Neil and I also got to talk about weddings. I think my negative (although you have to admit humorous) attitude about weddings has him a bit nervous, so I’m really going to attempt (as a New Year’s goal) to have a better attitude about weddings and the whole hoopla. I think my annoyance stems mostly from women and the type of women who make weddings an annoying, and arduous prospect. I don’t want complication, I just want my relationship, commitment and continued stability. God I hate women…melodramatic cows…sometimes I think I should have been born a boy….not really, but still. Can’t you just read your stupid paperbacks and STFU? People are losing family across the world, and you are persistently patting yourselves and trying to emulate people you can’t even come close to. I especially love the use of “overcome” so freely to describe things that are nowhere near overwhelmingly tragic or serious. GG. /Rant.

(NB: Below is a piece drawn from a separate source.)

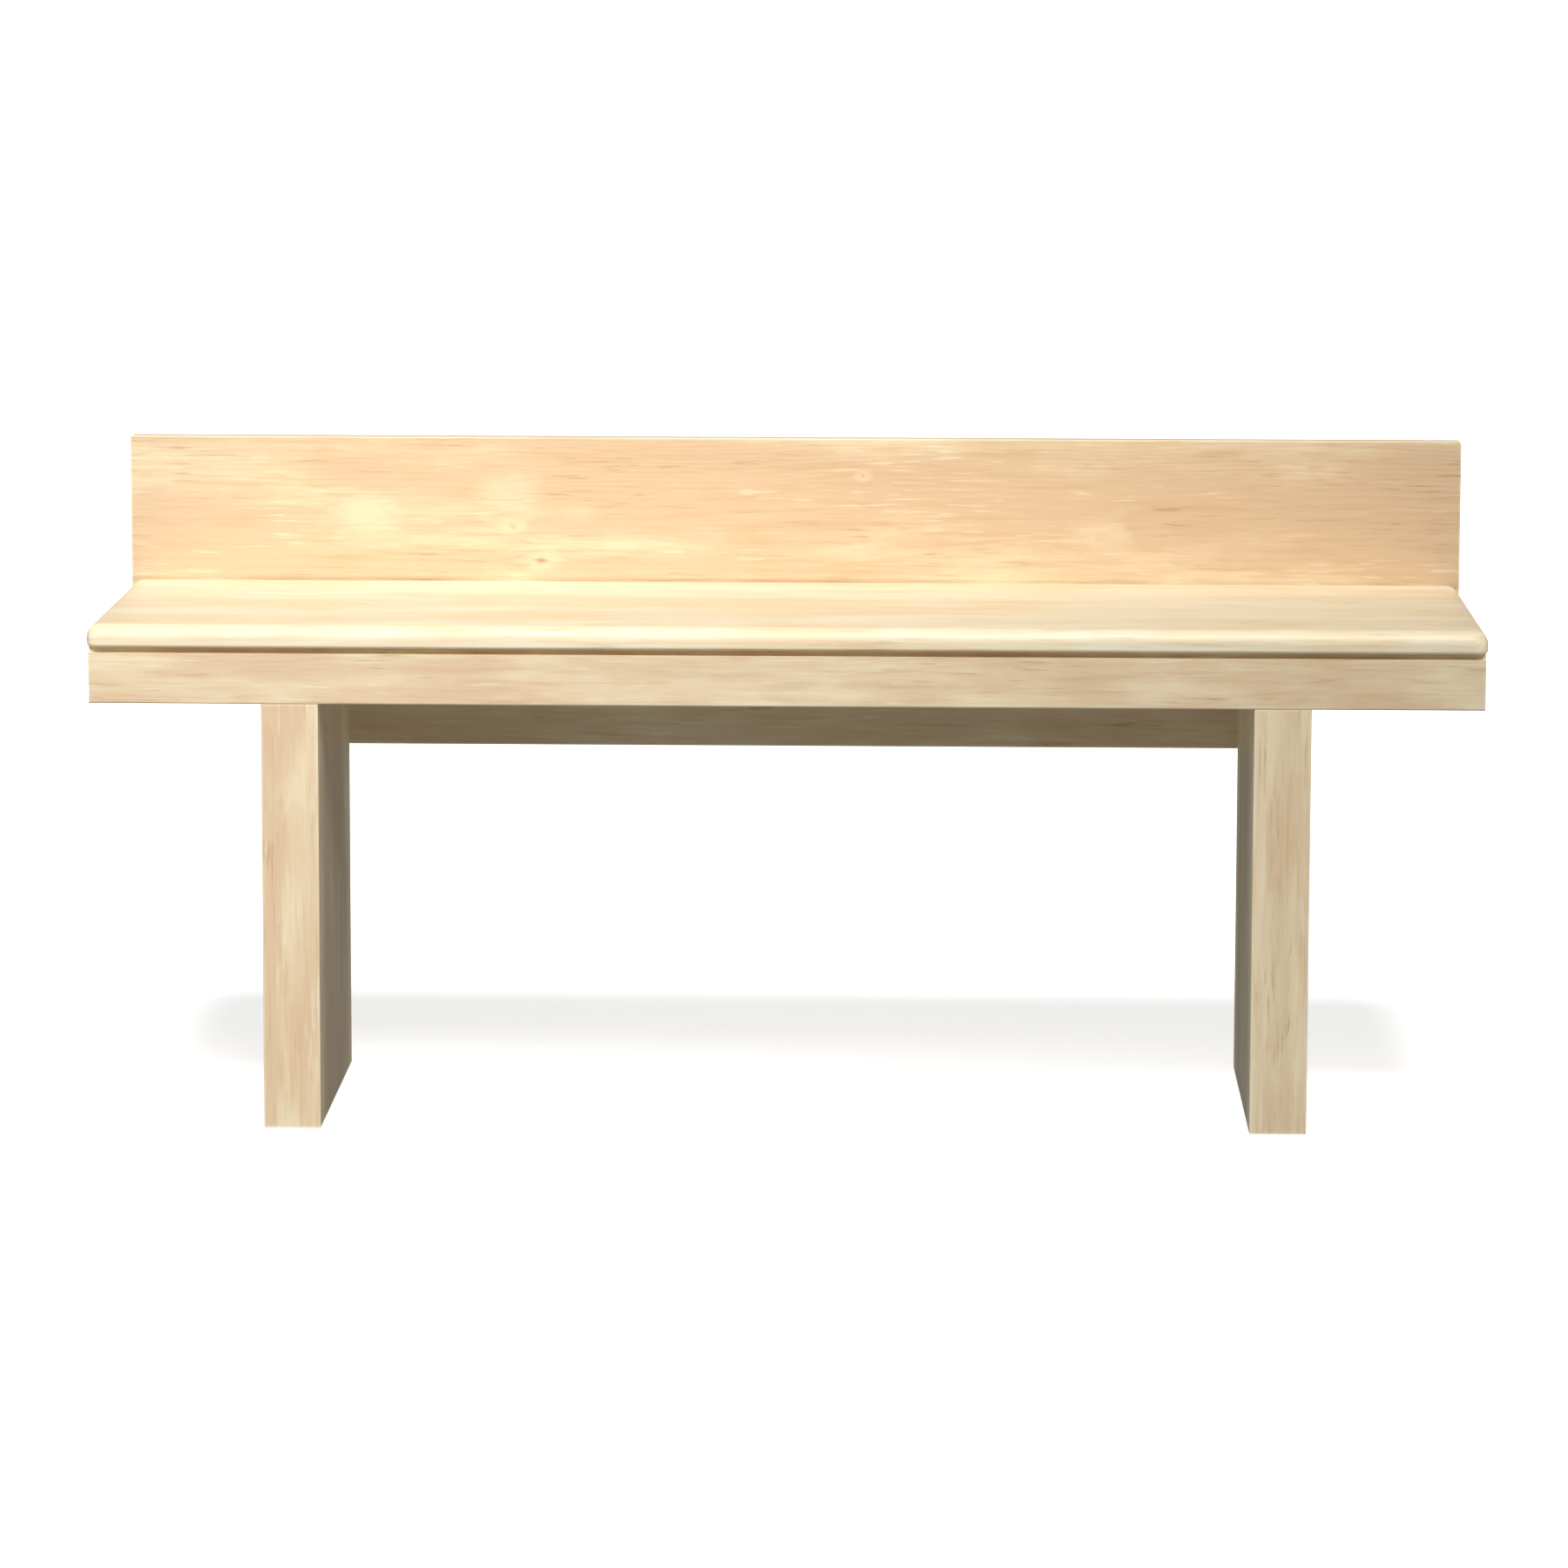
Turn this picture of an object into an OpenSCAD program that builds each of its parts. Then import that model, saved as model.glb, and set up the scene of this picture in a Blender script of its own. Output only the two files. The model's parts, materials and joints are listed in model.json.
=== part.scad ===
// Communion table in solid pale wood: a wide top with a rounded front edge, an
// apron frame set under a shadow gap, two hollow slab legs, a rear rail between
// them and a back panel that stands behind the top.
//
// Frame: millimetres, +X to the right, +Y to the back, +Z up. The origin is on
// the floor, in the middle of the footprint.

/* [Overall] */
// Length of the top, along X
length = 2200; // [1900:10:2400]
// Depth from the front edge of the top to the back of the back panel
depth = 650; // [620:10:720]
// Height of the top surface above the floor
top_height = 805; // [740:5:900]
// Height of the back panel above the top surface
upstand = 240; // [160:10:300]

/* [Top] */
// Thickness of the top
top_t = 36; // [34:1:45]
// Radius of the upper edge, along the front and both ends
nose_r = 22; // [12:1:22]
// Radius of the lower edge, along the front and both ends
under_r = 5; // [3:1:8]
// Radius of the two front corners, seen from above
corner_r = 24; // [23:1:40]

/* [Apron frame] */
// Height of the apron's face
apron_h = 80; // [75:1:100]
// Thickness of the apron boards
apron_t = 25; // [22:1:30]
// Height of the shadow gap between the apron and the top
reveal_h = 9; // [6:1:12]
// Depth of the shadow gap
reveal_d = 10; // [6:1:12]
// How far the top stands out past the apron
overhang = 4; // [2:1:12]

/* [Legs] */
// Width of a leg, seen from the front
leg_w = 90; // [84:1:110]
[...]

In any sense…trying to be positive. I do want to marry Neil…definately, absolutely, would do it tomorrow if I could,…just…weddings…bridesmaids….hoopla…$$$…sigh.
With that being said…here are a list of my formal goals for 2008.
-two level 70’s in WoW
-learn guitar…now that I have two of them.
-read all the books I received for christmas and bought in the last 6 months.
-keep working out and eating well
-learn to shoot guns….without hurting bystanders.
-find a neutral non-hate for weddings so I’m not alone forever.
-Spend good times with friends
-New wheels and tires for Sidda come spring (though right now I’d settle for a car wash)
-Move with the Mr. in our own place, and start saving for a house in a year.
-Buy new washer and dryer.
-pwn annoying newbs.
-Continue to build qualifications for instructional design and web development
-Find way to streamline supply chain…
-Continue to seek additional opportunities for freelance or promotional positions.
-Be more proactive and involved in the content development of our programs and events, as it will tie into portfolio experience for the masters.
-Make tons of money because that’s all that really matters right? right?
-Complete 6 masters courses, and be formally accepted to program (GRE…gah)
-Start looking at what doctorate programs would be good to mesh with my degrees and what teaching opportunities there are.
Yep, those are them. I tried to find a nice blend of fun, goofy goals, and things that I’m very seriously working on. I dunno, I think it’s fun to set some fun goals and it’s very important to have goals period. Coasting sucks.